Abstract

North of the Winooski River, Vermont, the Oak Hill succession occupies the region between the eastern margin of the Champlain Lowland and the western foot of the Green Mountains. The lithologic units are traceable into southern Quebec, and some are traceable southward into west-central Vermont. Lower and middle Cambrian ages have been assigned to all units. The strata below the Gilman quartzite are tentatively correlated with the Mendon series in the Rutland-Brandon region. All units above the Gilman have stratigraphic equivalents in the adjoining Rosenberg succession.

The earliest recorded differential downwarping of the local geosynclinal area immediately preceded the beginning of deposition of the Pinnacle sediments. The distribution of the shaly, sandy, and conglomeratic facies of the Pinnacle and West Sutton formations indicate a western source for the sediments and also that the sea was encroaching westward. The Gilman quartzite marks the first occurrence of reworked sands; reworked sediments formed practically all of the elastics sediments thereafter.

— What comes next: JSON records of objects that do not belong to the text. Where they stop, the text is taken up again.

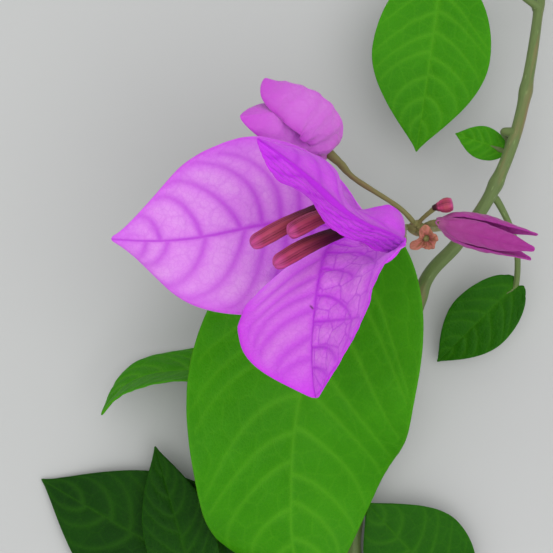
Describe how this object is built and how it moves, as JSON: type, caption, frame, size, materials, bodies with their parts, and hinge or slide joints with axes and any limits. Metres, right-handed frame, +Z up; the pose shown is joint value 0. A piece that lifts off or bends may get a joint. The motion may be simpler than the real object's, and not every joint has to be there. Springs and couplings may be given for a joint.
{
  "type": "cut flowering bougainvillea sprig",
  "caption": "Cut flowering bougainvillea sprig lying down: a curved stem with an open papery bloom, young closed blooms and broad leaves.",
  "frame": {"origin": "on the surface the sprig lies on, under the middle of its bounding box", "axes": "+Y along the stem from its cut end to its tip, +Z up from the surface, +X to the right of the stem seen from above"},
  "size_m": [0.094, 0.1501, 0.0717],
  "materials": {
    "bract": "thin papery bract with raised veins",
    "young_bract": "young papery bract",
    "flower_tube": "ribbed velvety flower tube",
    "withered": "dried flower",
    "leaf": "soft leaf, slightly glossy",
    "shaded_leaf": "older dark leaf",
    "green_stalk": "green stem bark"
  },
  "bodies": {
    "root": {"stem": "green_stalk", "flower_stalk_shared": "green_stalk", "leaf_large": "leaf", "leaf_upper": "leaf", "leaf_young": "leaf", "leaf_tip": "leaf", "leaf_right": "shaded_leaf", "leaf_left": "leaf", "leaf_lower_left": "shaded_leaf", "leaf_lower_middle": "shaded_leaf", "leaf_lower_right": "shaded_leaf", "open_bloom": "bract", "young_bloom": "young_bract", "side_bloom": "young_bract", "flower_tube_left": "flower_tube", "flower_tube_upper": "flower_tube", "flower_tube_lower": "flower_tube", "small_bud": "flower_tube", "withered_flower": "withered"}
  },
  "joints": []
}
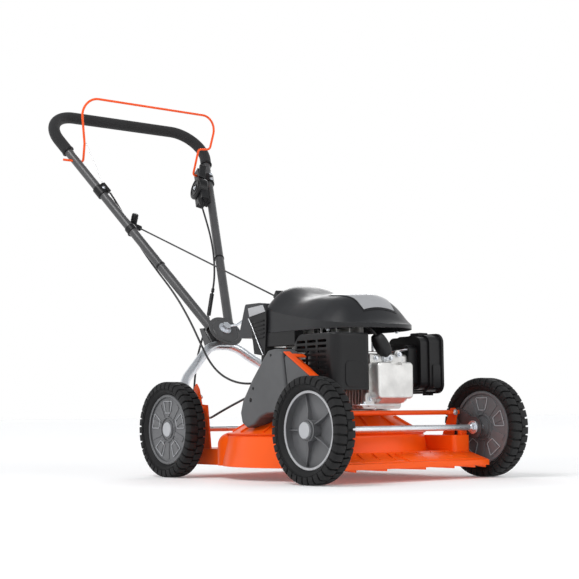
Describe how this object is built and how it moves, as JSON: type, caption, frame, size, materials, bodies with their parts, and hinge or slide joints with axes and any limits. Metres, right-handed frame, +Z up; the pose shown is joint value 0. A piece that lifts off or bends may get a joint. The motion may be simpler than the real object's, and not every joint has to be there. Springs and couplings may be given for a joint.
{
  "type": "rotary lawn mower",
  "caption": "Walk-behind petrol mulching mower: moulded deck, engine, four lugged wheels, swivelling V handle with a safety bail, cables and a starter rope.",
  "frame": {"origin": "on the ground under the middle of the whole machine's box", "axes": "+Z up, -Y to the front of the machine, +X to the operator's left"},
  "size_m": [0.5192, 1.2325, 0.9542],
  "materials": {
    "orange_plastic": "semi-gloss moulded",
    "orange_steel": "powder coat",
    "grey_plastic": "fine grain",
    "cast_metal": "as cast",
    "zinc": "zinc plated",
    "black_rubber": "satin",
    "dark_steel": "satin",
    "black_plastic": "fine grain",
    "cover_plastic": "fine grain",
    "tank_plastic": "fine grain",
    "blade_steel": "black",
    "handle_paint": "powder coat",
    "foam": "open grain foam",
    "rope": "braided",
    "cable": "extruded",
    "tyre": "moulded",
    "wheel_plastic": "moulded",
    "cap_plastic": "satin"
  },
  "bodies": {
    "chassis": {"deck": "orange_plastic", "front_comb": "orange_plastic", "deck_brackets": "orange_steel", "drive_side_plate": "orange_steel", "front_rod": "orange_steel", "drive_cover": "grey_plastic", "drive_cover_front": "grey_plastic", "gear_case": "cast_metal", "crankcase": "cast_metal", "cylinder": "cast_metal", "rocker_cover": "cast_metal", "engine_bolts": "zinc", "spark_plug": "zinc", "spark_plug_cap": "black_rubber", "muffler": "dark_steel", "muffler_guard": "black_plastic", "carburettor": "cast_metal", "air_cleaner_case": "black_plastic", "air_cleaner_cover": "black_plastic", "top_cover": "cover_plastic", "brake_housing": "black_plastic", "rope_exit": "black_plastic", "fuel_tank": "tank_plastic", "handle_arch": "zinc", "arch_bracket": "dark_steel", "starter_rope": "rope", "brake_cable": "cable", "drive_cable": "cable"},
    "front_lift": {"front_arms": "dark_steel", "front_axle": "zinc"},
    "rear_lift": {"rear_arms": "dark_steel", "rear_axle": "zinc"},
    "crank": {"crankshaft": "zinc", "flywheel": "cast_metal", "blade_holder": "dark_steel", "blade": "blade_steel", "blade_bolt": "zinc"},
    "fuel_cap": {"fuel_cap": "black_plastic"},
    "handle": {"handle_frame": "handle_paint", "swivel_disc": "handle_paint", "foam_grip": "foam", "control_box": "black_plastic", "cable_clips": "black_plastic", "rope_guide": "black_plastic"},
    "lock_lever": {"lock_lever": "zinc"},
    "bail": {"bail": "orange_steel"},
    "drive_lever": {"drive_lever": "black_plastic"},
    "starter_grip": {"starter_grip": "black_plastic"},
    "wheel_front_left": {"tyre_front_left": "tyre", "hub_front_left": "wheel_plastic", "hub_cap_front_left": "cap_plastic"},
    "wheel_front_right": {"tyre_front_right": "tyre", "hub_front_right": "wheel_plastic", "hub_cap_front_right": "cap_plastic"},
    "wheel_rear_left": {"tyre_rear_left": "tyre", "hub_rear_left": "wheel_plastic", "hub_cap_rear_left": "cap_plastic"},
    "wheel_rear_right": {"tyre_rear_right": "tyre", "hub_rear_right": "wheel_plastic", "hub_cap_rear_right": "cap_plastic"}
  },
  "joints": [
    {"name": "front_height", "type": "hinge", "parent": "chassis", "child": "front_lift", "pos_m": [0, -0.46639, 0.137], "axis": [1, 0, 0], "range_deg": [-18, 0]},
    {"name": "rear_height", "type": "hinge", "parent": "chassis", "child": "rear_lift", "pos_m": [0, -0.04839, 0.15], "axis": [1, 0, 0], "range_deg": [0, 18]},
    {"name": "crank_spin", "type": "hinge", "parent": "chassis", "child": "crank", "pos_m": [0, -0.26139, 0.18], "axis": [0, 0, 1], "continuous": true},
    {"name": "fuel_cap_turn", "type": "hinge", "parent": "chassis", "child": "fuel_cap", "pos_m": [0.04, -0.04839, 0.346], "axis": [0, 1, 0], "range_deg": [0, 120]},
    {"name": "handle_swivel", "type": "hinge", "parent": "chassis", "child": "handle", "pos_m": [0, 0.13181, 0.3346], "axis": [0, -0.7846, 0.6201], "range_deg": [-18, 18], "deforming": ["starter_rope", "brake_cable", "drive_cable"]},
    {"name": "lock_lever_turn", "type": "hinge", "parent": "handle", "child": "lock_lever", "pos_m": [0, 0.13181, 0.3346], "axis": [0, -0.7846, 0.6201], "range_deg": [0, 80]},
    {"name": "bail_squeeze", "type": "hinge", "parent": "handle", "child": "bail", "pos_m": [0, 0.49144, 0.78965], "axis": [1, 0, 0], "range_deg": [-45, 0], "stiffness_Nm_per_rad": 2, "springref_deg": 20.05},
    {"name": "drive_lever_press", "type": "hinge", "parent": "handle", "child": "drive_lever", "pos_m": [0.16176, 0.46589, 0.7799], "axis": [-0.9543, 0.1852, 0.2344], "range_deg": [0, 12], "stiffness_Nm_per_rad": 1.2, "springref_deg": -5.73},
    {"name": "starter_pull", "type": "slide", "parent": "handle", "child": "starter_grip", "axis": [-0.1143, 0.9145, 0.3881], "range_m": [0, 0.45], "stiffness_N_per_m": 10, "springref_m": -0.3},
    {"name": "front_left_spin", "type": "hinge", "parent": "front_lift", "child": "wheel_front_left", "pos_m": [0.2369, -0.51119, 0.105], "axis": [1, 0, 0], "continuous": true},
    {"name": "front_right_spin", "type": "hinge", "parent": "front_lift", "child": "wheel_front_right", "pos_m": [-0.2369, -0.51119, 0.105], "axis": [1, 0, 0], "continuous": true},
    {"name": "rear_left_spin", "type": "hinge", "parent": "rear_lift", "child": "wheel_rear_left", "pos_m": [0.2369, -0.01159, 0.105], "axis": [1, 0, 0], "continuous": true},
    {"name": "rear_right_spin", "type": "hinge", "parent": "rear_lift", "child": "wheel_rear_right", "pos_m": [-0.2369, -0.01159, 0.105], "axis": [1, 0, 0], "continuous": true}
  ]
}
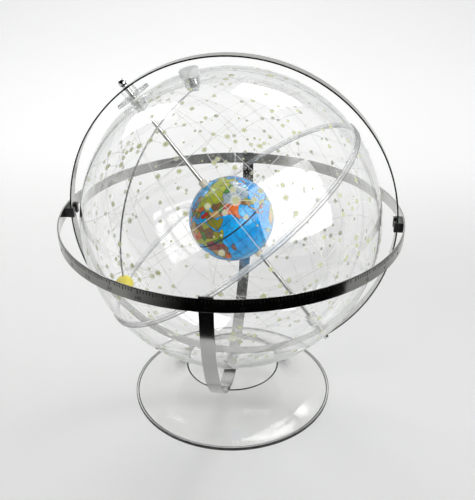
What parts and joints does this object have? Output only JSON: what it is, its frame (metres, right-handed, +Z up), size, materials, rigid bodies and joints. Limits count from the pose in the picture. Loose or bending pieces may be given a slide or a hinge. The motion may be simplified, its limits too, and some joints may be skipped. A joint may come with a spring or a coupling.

A prominent anticlinorium occupies much of the southern part of the area. Northward it fades into a westward-dipping homocline. The western margin of the succession is formed in most places by a series of thrust faults, which may be continuous. The Oak Hill thrust, considered the western boundary of the succession in southern Quebec, has not been recognized in Vermont. The strata were strongly folded before thrusting; the thrusts are subsequent shear thrusts. Several klippen, related genetically to the thrusts, form prominent hills west of the western margin of the succession.